NEW YORK Special items and one-time charges pushed Alcoa Inc. into the red in the second quarter, even as the aluminum producer reported strong end-use demand and productivity gains across all business segments.
Pittsburgh-based Alcoa, traditionally the first metals company to release quarterly results, posted a net loss of $119 million for the three months ended June 30, up from a $2-million loss in the same period last year, on sales that slipped 1.9 percent to $5.85 billion from $5.96 million. The company had posted net income of $149 million on sales of $5.83 billion in the first three months of this year.

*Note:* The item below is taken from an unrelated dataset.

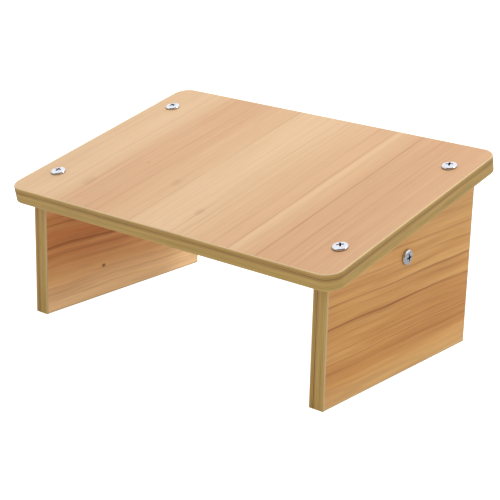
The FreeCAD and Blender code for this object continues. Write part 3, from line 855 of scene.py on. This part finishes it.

The company attributed its return to red ink to charges related to "restructuring and a legacy legal matter." Included in the restructuring costs were a $42-million charge related to the closing of the two Soderberg potlines at its Baie-Comeau smelter in Quebec; a $34-million charge related to its decision to permanently close its Fusina smelter in Italy; and a $37-million charge related to broader restructuring across all business segments, including asset retirements of previously idled facilities. The company also recorded a $62-million charge related to the governments ongoing corruption investigation into sales of alumina to Aluminium Bahrain BSC (Alba).
Despite the red ink, Alcoa chairman and chief executive officer Klaus Kleinfeld called the companys operating performance "remarkable," citing an increased focus on value-added products and a shift away from commodity-grade aluminum, which is more impacted by the plummeting price of the metal.
"We are building out our value-added businesses. Fifty-seven percent of total revenue is already coming from the valued-added business and making up 80 percent of the profit," he told CNBC following the release of Alcoas results.